### TO BE DONE
Locate the line that contains "the angle end_turn." in the entries below, then repeat it and every following line through the line that contains "obj.parent = empty", exactly, and no others.

## BEGIN MATERIAL

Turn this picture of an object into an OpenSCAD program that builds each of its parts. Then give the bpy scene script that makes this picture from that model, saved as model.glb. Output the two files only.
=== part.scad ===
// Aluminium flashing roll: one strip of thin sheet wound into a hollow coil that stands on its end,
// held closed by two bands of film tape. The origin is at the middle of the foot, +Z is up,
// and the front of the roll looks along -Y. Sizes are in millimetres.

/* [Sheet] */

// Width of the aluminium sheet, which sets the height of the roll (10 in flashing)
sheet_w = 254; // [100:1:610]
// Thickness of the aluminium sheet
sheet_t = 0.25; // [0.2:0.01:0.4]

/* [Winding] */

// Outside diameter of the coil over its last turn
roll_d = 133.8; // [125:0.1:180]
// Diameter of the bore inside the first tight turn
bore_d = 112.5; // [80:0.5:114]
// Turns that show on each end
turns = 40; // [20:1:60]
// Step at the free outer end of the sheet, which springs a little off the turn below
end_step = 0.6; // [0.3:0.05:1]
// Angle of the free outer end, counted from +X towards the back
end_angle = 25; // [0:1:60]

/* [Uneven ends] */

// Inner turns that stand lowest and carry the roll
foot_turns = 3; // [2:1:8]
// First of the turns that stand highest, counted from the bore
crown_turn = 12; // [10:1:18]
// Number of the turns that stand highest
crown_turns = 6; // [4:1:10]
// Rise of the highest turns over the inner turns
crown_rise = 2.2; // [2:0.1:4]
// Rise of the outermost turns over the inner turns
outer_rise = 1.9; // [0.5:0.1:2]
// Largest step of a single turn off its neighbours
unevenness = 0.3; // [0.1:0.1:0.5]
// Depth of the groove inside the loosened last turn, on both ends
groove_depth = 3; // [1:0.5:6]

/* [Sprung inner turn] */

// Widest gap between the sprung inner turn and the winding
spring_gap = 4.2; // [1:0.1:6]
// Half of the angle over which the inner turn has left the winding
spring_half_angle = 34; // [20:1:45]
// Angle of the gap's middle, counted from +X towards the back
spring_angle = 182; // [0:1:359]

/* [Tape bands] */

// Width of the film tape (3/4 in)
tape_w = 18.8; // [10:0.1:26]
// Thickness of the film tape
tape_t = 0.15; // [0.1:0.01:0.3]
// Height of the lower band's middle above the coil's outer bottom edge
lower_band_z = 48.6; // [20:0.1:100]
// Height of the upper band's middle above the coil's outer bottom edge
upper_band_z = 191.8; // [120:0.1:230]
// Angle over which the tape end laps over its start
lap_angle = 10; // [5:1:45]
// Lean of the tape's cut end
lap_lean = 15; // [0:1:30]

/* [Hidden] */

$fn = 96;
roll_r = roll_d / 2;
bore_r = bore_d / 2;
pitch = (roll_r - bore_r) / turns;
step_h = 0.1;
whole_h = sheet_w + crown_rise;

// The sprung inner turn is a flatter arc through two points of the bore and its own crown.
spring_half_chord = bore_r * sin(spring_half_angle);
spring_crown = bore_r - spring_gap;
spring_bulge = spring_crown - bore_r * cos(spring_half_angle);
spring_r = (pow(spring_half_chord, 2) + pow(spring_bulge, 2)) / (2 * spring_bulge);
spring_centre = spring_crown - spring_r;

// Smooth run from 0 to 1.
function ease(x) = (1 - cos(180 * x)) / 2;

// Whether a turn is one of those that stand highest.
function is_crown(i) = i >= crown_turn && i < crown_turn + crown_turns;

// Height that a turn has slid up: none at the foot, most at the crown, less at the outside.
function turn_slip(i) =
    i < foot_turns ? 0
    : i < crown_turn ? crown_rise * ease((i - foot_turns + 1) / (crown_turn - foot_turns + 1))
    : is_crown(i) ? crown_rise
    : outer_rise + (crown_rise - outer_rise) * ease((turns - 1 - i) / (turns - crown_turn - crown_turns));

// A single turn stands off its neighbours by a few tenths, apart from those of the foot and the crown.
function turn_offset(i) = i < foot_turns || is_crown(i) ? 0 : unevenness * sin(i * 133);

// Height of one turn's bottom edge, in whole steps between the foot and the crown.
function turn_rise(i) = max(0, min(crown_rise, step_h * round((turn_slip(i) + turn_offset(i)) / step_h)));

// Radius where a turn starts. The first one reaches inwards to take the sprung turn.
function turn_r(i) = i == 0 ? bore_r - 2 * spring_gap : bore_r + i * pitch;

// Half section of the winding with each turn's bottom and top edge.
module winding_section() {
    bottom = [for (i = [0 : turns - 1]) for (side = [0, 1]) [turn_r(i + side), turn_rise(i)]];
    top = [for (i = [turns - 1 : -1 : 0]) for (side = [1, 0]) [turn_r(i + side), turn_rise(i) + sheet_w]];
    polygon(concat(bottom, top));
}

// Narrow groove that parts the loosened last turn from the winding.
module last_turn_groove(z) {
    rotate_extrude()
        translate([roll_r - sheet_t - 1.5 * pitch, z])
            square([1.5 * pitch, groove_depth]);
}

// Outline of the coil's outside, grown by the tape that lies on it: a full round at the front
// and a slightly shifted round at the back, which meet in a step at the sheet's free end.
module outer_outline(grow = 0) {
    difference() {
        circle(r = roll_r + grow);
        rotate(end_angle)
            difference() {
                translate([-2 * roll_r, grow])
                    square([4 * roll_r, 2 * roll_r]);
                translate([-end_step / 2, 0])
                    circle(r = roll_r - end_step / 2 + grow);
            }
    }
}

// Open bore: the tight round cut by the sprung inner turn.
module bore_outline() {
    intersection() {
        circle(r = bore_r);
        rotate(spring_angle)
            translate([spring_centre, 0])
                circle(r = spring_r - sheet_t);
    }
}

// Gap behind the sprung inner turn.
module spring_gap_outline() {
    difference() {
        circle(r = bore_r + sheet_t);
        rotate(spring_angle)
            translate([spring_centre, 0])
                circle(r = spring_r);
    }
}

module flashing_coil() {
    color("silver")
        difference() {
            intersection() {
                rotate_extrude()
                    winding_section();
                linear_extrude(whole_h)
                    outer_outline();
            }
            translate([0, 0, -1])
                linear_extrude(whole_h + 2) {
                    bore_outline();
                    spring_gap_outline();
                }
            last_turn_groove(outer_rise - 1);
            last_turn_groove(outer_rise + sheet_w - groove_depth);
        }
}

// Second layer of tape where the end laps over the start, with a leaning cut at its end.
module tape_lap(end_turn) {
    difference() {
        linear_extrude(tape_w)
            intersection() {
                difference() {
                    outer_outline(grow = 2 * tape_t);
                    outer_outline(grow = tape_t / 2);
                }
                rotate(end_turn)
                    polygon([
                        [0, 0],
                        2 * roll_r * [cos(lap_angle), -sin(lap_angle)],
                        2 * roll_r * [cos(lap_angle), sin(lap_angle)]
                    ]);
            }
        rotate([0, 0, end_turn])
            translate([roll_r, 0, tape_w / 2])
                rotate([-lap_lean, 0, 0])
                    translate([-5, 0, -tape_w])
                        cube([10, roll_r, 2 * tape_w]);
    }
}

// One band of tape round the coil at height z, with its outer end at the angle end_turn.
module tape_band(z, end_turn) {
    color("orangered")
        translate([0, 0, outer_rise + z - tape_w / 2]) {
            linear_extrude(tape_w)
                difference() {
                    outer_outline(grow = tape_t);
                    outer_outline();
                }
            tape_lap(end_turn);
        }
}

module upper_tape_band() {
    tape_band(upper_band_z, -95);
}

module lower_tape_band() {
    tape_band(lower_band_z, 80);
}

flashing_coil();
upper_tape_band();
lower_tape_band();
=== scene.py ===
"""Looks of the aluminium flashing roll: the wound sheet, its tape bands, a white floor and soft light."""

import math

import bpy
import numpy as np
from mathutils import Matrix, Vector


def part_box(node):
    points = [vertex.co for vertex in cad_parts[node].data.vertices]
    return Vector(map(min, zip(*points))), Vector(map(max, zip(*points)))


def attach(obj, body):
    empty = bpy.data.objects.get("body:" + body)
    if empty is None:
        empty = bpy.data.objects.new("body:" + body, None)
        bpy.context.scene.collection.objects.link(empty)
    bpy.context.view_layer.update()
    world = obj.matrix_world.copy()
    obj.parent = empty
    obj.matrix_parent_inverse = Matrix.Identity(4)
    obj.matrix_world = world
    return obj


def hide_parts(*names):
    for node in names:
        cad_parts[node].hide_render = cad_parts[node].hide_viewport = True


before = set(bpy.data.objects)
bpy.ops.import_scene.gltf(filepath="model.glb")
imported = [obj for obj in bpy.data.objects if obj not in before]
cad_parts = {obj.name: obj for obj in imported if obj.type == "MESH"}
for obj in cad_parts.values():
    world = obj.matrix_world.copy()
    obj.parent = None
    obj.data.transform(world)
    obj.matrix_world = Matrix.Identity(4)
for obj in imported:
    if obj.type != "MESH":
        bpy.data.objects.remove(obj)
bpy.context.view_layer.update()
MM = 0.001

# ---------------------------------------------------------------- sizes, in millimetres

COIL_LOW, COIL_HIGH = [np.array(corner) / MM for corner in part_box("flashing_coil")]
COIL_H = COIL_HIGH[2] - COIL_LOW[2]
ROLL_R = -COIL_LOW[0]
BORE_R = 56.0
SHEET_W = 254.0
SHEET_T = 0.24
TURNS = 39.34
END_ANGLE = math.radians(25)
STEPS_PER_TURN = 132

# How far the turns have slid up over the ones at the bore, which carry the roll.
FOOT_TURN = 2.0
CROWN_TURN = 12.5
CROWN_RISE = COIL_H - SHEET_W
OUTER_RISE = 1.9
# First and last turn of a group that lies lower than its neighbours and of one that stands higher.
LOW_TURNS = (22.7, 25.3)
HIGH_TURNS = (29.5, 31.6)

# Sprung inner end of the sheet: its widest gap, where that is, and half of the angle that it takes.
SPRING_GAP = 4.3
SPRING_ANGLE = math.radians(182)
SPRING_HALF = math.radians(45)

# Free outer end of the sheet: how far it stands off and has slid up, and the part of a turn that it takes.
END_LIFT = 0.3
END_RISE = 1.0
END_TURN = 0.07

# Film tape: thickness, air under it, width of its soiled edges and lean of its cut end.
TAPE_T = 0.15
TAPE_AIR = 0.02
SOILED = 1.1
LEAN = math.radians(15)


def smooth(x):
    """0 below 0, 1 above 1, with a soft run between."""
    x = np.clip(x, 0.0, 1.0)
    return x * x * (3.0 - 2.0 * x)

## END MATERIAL
## BEGIN MATERIAL

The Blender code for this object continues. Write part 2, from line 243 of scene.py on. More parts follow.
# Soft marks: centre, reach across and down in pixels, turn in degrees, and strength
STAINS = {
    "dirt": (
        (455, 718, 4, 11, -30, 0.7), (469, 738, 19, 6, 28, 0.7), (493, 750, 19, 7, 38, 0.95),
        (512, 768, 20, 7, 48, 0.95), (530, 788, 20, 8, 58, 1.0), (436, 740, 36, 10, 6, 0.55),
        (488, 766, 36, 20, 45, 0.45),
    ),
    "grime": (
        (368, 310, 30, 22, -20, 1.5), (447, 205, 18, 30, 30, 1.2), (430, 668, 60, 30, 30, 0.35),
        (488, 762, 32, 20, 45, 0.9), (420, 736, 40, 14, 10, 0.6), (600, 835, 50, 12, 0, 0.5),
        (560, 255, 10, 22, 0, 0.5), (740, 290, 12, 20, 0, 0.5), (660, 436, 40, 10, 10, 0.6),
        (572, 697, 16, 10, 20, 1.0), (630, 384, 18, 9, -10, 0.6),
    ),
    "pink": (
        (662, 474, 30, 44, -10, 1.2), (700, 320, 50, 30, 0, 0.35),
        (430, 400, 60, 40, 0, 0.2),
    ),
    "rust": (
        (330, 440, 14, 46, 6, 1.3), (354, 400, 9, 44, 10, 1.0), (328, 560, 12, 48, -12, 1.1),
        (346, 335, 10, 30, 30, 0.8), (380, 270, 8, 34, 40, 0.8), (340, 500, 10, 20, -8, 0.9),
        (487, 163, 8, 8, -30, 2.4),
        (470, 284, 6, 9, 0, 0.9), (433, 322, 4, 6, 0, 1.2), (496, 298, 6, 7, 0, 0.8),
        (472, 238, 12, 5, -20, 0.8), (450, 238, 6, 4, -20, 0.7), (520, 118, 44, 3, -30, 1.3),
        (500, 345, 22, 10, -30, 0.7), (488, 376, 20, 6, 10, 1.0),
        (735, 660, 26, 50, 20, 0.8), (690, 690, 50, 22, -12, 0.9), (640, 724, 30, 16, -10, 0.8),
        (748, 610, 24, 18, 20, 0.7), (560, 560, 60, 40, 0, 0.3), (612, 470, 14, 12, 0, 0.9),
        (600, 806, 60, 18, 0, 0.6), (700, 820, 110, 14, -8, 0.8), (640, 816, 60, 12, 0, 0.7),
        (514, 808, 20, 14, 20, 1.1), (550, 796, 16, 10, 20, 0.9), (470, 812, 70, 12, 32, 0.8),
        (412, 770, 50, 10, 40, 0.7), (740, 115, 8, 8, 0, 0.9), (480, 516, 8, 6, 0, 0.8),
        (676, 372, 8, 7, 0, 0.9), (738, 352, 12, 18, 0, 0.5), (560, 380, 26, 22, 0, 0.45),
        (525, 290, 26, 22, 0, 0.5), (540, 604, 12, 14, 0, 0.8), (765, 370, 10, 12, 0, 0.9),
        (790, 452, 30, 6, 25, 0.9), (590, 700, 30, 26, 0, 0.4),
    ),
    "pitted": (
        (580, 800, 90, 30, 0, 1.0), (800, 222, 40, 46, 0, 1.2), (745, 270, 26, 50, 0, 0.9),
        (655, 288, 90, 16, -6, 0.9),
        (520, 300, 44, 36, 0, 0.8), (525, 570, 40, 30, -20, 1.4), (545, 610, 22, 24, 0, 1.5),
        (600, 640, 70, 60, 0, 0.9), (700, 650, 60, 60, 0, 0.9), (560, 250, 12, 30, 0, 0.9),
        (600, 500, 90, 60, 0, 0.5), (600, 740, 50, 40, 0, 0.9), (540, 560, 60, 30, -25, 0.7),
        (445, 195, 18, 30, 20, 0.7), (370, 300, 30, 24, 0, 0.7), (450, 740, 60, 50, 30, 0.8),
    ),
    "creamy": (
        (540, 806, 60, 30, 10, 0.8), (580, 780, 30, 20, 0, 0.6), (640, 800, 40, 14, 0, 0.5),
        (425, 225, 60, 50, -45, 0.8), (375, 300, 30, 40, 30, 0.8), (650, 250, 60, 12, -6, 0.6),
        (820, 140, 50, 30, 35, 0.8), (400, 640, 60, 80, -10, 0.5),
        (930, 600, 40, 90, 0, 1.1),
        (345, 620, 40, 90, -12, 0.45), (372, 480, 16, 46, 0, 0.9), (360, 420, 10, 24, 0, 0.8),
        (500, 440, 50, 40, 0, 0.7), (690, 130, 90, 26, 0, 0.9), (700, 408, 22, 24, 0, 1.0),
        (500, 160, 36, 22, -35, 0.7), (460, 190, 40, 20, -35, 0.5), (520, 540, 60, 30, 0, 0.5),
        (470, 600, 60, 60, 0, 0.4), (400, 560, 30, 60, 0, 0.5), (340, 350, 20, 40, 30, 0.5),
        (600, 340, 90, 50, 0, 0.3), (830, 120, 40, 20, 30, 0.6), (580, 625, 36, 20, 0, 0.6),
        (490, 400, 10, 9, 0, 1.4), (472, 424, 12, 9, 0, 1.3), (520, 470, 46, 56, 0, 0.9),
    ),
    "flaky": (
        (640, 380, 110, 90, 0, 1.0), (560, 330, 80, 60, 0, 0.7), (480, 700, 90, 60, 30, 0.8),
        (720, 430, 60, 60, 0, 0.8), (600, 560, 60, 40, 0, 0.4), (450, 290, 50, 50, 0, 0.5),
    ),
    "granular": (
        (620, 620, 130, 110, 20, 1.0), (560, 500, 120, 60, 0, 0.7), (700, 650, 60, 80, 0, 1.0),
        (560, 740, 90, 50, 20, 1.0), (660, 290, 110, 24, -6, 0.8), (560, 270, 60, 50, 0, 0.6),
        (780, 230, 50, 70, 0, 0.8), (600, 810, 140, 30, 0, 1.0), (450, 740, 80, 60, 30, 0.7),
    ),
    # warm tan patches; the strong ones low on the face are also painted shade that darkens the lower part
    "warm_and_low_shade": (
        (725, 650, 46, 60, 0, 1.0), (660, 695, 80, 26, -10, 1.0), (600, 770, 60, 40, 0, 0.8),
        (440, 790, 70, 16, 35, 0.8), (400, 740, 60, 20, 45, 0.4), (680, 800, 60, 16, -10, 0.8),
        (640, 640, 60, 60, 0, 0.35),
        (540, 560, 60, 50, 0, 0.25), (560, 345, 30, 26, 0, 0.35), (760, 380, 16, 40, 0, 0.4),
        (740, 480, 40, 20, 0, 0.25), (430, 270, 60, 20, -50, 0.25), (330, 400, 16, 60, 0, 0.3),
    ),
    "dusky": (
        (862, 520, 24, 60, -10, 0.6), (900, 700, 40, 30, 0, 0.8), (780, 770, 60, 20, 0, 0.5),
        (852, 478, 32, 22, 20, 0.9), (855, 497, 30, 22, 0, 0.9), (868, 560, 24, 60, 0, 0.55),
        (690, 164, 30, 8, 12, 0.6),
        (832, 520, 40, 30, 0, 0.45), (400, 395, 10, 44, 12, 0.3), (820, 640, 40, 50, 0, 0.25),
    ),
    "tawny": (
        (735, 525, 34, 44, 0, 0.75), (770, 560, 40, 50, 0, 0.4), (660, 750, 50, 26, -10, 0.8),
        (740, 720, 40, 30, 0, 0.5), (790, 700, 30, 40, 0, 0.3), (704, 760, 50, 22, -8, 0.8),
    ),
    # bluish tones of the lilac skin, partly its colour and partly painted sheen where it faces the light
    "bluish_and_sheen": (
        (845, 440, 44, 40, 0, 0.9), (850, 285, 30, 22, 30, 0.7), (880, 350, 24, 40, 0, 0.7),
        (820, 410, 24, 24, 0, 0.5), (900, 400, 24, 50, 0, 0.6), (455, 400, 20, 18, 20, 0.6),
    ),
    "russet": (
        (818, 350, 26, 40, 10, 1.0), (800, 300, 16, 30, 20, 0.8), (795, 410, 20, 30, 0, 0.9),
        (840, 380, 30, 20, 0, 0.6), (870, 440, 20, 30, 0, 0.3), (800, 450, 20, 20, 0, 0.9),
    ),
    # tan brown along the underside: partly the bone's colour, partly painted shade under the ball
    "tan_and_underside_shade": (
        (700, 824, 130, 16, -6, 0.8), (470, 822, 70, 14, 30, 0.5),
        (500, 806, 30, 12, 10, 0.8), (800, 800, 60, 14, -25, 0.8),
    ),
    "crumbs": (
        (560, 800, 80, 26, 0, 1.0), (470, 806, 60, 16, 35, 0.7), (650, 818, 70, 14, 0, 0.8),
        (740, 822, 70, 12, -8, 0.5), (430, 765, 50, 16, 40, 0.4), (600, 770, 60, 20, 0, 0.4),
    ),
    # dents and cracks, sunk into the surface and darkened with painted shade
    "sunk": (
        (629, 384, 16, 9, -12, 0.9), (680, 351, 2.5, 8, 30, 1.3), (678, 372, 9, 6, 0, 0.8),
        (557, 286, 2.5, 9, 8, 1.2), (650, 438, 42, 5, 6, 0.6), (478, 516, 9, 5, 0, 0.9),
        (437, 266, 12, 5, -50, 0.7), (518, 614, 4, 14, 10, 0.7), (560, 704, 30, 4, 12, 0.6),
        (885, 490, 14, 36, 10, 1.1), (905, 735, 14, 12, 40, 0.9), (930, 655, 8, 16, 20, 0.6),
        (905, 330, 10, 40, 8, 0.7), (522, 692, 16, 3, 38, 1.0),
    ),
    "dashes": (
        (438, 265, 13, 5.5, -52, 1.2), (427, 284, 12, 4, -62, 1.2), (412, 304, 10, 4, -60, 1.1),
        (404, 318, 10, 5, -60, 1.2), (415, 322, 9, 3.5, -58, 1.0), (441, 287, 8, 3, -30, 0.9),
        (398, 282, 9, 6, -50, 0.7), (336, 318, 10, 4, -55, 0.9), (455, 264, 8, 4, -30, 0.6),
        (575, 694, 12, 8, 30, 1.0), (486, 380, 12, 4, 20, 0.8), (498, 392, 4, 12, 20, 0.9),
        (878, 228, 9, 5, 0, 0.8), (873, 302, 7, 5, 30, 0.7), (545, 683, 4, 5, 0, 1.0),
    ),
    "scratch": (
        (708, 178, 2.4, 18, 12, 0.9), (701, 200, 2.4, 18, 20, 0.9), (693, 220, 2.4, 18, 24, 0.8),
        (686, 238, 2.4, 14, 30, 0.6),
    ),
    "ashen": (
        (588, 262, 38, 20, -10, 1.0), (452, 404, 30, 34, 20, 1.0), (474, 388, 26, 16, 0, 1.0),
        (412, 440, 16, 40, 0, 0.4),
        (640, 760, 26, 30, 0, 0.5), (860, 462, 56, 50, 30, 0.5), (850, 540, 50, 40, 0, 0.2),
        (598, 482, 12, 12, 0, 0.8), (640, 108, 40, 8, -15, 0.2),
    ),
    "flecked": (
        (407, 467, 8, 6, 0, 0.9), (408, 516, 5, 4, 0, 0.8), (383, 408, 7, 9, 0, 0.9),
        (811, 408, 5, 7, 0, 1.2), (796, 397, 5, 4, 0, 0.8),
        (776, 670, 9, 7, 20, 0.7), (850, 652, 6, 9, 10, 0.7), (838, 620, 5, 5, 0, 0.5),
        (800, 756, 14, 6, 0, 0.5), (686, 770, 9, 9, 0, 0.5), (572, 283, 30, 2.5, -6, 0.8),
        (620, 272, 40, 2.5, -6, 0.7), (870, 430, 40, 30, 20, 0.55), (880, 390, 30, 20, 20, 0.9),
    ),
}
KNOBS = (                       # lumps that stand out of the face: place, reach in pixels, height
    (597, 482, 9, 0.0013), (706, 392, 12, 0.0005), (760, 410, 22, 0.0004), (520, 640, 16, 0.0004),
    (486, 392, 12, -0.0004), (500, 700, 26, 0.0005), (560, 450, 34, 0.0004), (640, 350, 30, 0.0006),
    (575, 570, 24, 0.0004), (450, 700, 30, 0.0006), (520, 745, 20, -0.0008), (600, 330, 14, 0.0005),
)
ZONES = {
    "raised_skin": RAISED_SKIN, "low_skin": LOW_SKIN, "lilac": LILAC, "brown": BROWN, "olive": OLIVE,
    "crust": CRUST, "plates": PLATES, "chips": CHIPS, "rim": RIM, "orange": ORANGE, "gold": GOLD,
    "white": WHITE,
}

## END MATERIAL
## BEGIN MATERIAL

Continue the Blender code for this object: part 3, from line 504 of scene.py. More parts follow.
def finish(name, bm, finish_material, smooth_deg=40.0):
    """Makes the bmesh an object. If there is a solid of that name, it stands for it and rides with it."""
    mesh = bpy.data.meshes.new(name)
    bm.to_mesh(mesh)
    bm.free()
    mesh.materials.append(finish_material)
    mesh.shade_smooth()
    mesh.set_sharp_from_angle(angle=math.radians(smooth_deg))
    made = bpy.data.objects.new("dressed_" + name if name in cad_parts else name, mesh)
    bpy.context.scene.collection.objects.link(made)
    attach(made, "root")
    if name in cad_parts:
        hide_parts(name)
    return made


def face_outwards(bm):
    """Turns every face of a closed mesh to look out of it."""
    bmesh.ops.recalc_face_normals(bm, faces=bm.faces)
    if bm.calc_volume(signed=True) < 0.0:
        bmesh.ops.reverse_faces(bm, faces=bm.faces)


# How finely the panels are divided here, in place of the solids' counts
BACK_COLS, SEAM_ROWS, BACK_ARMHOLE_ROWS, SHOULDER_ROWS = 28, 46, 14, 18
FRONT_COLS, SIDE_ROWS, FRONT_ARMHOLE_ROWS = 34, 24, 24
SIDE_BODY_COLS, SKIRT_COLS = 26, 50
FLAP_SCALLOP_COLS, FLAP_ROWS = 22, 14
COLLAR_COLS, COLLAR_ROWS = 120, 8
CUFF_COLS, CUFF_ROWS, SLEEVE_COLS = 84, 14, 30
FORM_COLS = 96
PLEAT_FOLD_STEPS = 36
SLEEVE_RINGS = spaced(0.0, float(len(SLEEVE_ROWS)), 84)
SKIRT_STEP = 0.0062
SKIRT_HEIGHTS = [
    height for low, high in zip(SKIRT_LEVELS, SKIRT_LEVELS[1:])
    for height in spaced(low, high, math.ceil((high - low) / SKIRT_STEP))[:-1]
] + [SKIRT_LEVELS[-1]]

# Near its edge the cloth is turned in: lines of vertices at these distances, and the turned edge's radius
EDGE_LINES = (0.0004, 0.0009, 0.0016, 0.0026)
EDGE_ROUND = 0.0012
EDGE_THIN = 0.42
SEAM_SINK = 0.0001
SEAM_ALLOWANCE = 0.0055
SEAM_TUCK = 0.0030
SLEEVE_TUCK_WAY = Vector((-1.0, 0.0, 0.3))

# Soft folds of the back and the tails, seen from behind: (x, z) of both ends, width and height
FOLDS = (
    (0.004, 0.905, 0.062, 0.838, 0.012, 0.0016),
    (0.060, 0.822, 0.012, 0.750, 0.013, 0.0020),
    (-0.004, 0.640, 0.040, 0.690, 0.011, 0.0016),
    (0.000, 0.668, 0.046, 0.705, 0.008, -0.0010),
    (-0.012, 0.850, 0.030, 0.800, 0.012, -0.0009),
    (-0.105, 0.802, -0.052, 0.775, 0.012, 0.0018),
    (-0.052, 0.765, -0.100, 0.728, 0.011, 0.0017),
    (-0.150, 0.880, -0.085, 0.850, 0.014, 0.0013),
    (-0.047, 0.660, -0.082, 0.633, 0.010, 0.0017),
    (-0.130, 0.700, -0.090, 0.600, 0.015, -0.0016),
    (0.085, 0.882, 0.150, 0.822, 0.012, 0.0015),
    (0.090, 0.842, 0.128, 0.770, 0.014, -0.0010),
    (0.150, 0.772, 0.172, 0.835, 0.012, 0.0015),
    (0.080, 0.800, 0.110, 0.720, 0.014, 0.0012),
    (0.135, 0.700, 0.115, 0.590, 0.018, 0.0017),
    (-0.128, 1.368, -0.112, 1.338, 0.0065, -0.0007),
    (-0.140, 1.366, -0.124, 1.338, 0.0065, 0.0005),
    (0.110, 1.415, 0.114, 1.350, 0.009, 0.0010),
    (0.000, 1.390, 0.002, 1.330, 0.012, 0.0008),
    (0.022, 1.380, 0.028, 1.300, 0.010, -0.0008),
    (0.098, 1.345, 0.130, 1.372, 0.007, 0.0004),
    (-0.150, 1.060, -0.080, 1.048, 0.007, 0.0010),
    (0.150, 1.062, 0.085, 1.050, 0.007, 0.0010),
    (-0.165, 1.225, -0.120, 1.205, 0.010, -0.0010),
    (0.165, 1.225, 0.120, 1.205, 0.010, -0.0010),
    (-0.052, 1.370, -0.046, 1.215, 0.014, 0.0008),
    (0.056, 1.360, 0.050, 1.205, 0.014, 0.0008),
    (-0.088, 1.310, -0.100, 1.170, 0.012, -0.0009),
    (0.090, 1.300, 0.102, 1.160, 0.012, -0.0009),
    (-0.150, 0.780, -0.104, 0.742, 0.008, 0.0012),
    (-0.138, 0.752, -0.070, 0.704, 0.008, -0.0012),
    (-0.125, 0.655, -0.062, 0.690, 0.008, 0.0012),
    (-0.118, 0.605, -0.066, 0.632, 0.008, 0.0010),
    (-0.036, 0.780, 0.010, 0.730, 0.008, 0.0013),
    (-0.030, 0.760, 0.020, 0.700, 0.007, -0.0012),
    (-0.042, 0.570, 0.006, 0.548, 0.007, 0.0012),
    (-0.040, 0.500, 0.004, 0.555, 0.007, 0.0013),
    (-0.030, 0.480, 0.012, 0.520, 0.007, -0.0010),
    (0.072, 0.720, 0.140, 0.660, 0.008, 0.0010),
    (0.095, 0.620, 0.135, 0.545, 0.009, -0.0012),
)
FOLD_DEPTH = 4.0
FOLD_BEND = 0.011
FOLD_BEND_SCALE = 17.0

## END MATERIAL

### OUTPUT
// One band of tape round the coil at height z, with its outer end at the angle end_turn.
module tape_band(z, end_turn) {
    color("orangered")
        translate([0, 0, outer_rise + z - tape_w / 2]) {
            linear_extrude(tape_w)
                difference() {
                    outer_outline(grow = tape_t);
                    outer_outline();
                }
            tape_lap(end_turn);
        }
}

module upper_tape_band() {
    tape_band(upper_band_z, -95);
}

module lower_tape_band() {
    tape_band(lower_band_z, 80);
}

flashing_coil();
upper_tape_band();
lower_tape_band();
=== scene.py ===
"""Looks of the aluminium flashing roll: the wound sheet, its tape bands, a white floor and soft light."""

import math

import bpy
import numpy as np
from mathutils import Matrix, Vector


def part_box(node):
    points = [vertex.co for vertex in cad_parts[node].data.vertices]
    return Vector(map(min, zip(*points))), Vector(map(max, zip(*points)))


def attach(obj, body):
    empty = bpy.data.objects.get("body:" + body)
    if empty is None:
        empty = bpy.data.objects.new("body:" + body, None)
        bpy.context.scene.collection.objects.link(empty)
    bpy.context.view_layer.update()
    world = obj.matrix_world.copy()
    obj.parent = empty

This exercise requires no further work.